**SHORT PROBLEM**
Your task is to copy the lines between the line containing "make_end_panel(side, sign)" and the line containing "cad_parts[obj.name] = obj", counting both of those lines, and to emit nothing more.

── LISTING ──

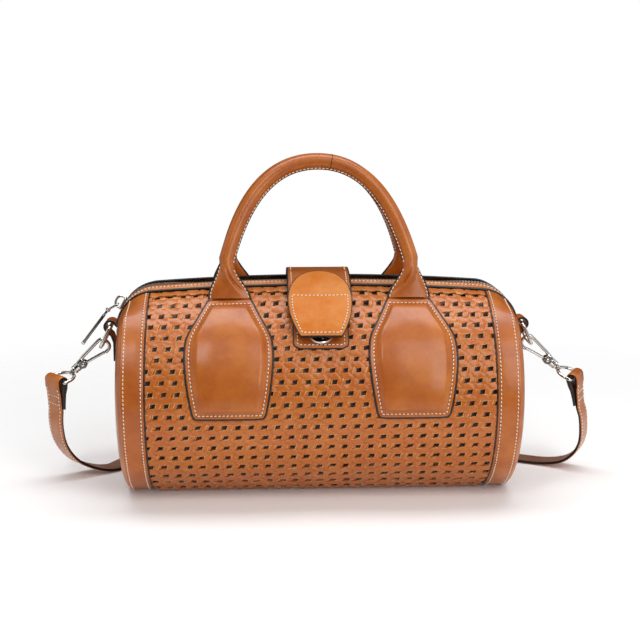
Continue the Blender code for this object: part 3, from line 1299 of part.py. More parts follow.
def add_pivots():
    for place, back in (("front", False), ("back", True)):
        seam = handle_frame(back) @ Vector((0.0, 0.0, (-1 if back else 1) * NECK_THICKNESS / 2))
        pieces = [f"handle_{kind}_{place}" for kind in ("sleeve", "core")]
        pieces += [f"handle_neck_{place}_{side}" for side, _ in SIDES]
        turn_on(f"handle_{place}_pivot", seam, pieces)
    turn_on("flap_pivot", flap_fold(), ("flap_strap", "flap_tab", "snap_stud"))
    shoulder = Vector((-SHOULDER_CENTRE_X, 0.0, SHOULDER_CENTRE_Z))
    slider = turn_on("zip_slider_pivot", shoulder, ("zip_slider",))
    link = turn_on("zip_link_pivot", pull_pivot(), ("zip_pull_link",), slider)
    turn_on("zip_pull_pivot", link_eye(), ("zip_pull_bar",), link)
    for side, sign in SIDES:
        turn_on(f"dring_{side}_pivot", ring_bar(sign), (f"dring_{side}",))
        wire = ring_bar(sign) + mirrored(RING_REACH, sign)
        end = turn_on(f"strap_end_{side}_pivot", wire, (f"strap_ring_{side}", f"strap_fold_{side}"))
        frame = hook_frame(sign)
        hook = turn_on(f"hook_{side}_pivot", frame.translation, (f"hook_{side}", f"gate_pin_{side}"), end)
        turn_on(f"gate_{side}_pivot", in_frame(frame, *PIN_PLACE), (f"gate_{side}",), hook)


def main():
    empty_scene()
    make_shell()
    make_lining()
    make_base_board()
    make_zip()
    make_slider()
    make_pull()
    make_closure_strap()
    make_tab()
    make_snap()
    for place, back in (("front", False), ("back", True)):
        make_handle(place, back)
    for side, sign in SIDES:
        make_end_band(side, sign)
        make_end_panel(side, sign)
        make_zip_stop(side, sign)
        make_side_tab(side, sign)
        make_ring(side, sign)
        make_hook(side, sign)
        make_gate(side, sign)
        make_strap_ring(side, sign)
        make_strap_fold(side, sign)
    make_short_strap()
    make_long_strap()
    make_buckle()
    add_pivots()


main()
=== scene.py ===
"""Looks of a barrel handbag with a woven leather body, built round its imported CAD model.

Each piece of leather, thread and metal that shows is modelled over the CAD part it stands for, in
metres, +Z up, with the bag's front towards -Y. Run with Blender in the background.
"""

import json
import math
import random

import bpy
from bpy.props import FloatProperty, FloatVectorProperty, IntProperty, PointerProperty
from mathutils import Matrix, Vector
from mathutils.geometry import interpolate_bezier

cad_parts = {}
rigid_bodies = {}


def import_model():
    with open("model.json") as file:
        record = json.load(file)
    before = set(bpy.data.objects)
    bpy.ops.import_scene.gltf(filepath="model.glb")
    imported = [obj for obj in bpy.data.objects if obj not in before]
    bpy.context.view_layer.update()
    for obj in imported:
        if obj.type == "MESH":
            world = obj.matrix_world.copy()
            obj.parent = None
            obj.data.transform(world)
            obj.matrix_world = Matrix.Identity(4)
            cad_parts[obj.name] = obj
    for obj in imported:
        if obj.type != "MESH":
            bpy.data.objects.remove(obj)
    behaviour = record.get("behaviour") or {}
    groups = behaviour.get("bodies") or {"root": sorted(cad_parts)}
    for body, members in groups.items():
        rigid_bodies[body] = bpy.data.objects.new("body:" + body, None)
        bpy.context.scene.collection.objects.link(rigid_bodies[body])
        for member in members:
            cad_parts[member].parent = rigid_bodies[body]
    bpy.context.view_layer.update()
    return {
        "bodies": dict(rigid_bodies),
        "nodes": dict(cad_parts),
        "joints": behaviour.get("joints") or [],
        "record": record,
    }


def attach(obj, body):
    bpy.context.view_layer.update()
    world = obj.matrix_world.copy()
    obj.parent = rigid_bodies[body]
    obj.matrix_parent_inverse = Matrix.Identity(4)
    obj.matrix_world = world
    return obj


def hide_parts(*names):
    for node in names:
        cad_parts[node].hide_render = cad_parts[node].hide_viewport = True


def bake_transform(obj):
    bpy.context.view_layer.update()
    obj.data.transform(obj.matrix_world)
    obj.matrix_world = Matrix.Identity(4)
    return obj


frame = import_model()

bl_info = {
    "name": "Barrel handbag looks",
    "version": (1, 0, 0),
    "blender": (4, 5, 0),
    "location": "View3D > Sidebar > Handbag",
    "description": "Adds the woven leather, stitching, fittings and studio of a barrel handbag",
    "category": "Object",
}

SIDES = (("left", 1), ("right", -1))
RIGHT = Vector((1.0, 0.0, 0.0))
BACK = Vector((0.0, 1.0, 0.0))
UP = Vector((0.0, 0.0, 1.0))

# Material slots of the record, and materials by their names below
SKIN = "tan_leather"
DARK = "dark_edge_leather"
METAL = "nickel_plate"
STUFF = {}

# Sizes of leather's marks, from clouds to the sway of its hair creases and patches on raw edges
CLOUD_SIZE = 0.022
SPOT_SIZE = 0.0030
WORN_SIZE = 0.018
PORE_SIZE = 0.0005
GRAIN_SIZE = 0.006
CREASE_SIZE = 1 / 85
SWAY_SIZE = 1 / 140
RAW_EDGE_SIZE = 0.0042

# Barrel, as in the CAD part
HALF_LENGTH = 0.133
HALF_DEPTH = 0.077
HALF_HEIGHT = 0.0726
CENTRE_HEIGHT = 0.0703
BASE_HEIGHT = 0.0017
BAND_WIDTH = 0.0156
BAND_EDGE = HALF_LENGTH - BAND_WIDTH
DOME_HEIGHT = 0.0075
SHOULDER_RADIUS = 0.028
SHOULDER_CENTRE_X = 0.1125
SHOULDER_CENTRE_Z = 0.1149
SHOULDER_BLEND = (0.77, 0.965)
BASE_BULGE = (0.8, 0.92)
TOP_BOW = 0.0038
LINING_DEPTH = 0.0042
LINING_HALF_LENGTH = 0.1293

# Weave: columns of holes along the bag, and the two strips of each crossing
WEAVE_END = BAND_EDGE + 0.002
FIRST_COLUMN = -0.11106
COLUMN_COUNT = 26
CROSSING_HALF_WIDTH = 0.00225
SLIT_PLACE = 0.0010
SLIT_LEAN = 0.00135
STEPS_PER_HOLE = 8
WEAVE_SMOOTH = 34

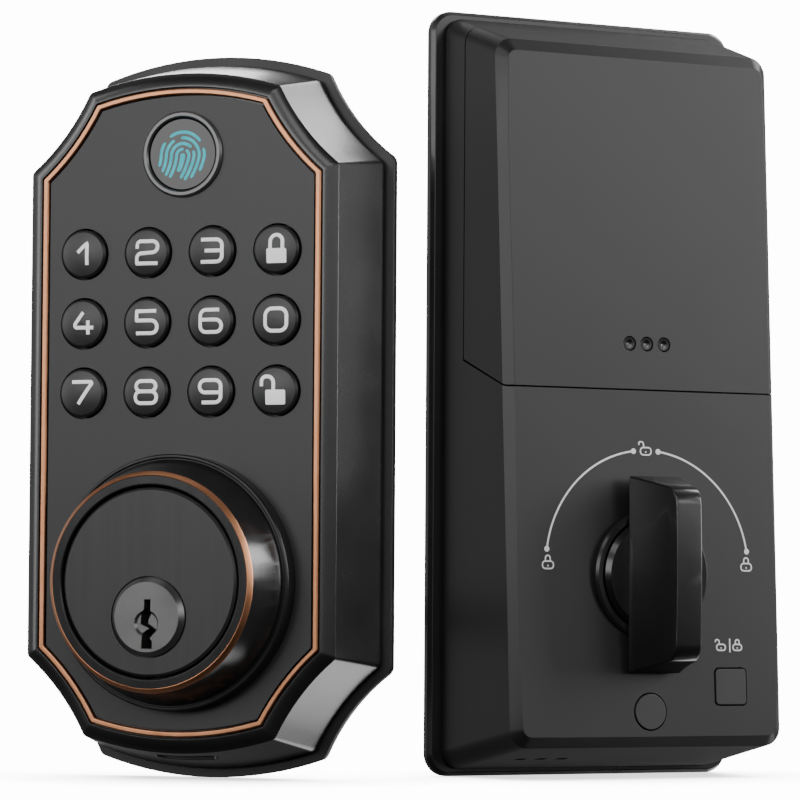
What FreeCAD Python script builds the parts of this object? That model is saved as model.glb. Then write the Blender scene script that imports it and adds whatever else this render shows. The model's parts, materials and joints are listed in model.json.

───

**SOLUTION BELOW**
        make_end_panel(side, sign)
        make_zip_stop(side, sign)
        make_side_tab(side, sign)
        make_ring(side, sign)
        make_hook(side, sign)
        make_gate(side, sign)
        make_strap_ring(side, sign)
        make_strap_fold(side, sign)
    make_short_strap()
    make_long_strap()
    make_buckle()
    add_pivots()


main()
=== scene.py ===
"""Looks of a barrel handbag with a woven leather body, built round its imported CAD model.

Each piece of leather, thread and metal that shows is modelled over the CAD part it stands for, in
metres, +Z up, with the bag's front towards -Y. Run with Blender in the background.
"""

import json
import math
import random

import bpy
from bpy.props import FloatProperty, FloatVectorProperty, IntProperty, PointerProperty
from mathutils import Matrix, Vector
from mathutils.geometry import interpolate_bezier

cad_parts = {}
rigid_bodies = {}


def import_model():
    with open("model.json") as file:
        record = json.load(file)
    before = set(bpy.data.objects)
    bpy.ops.import_scene.gltf(filepath="model.glb")
    imported = [obj for obj in bpy.data.objects if obj not in before]
    bpy.context.view_layer.update()
    for obj in imported:
        if obj.type == "MESH":
            world = obj.matrix_world.copy()
            obj.parent = None
            obj.data.transform(world)
            obj.matrix_world = Matrix.Identity(4)
            cad_parts[obj.name] = obj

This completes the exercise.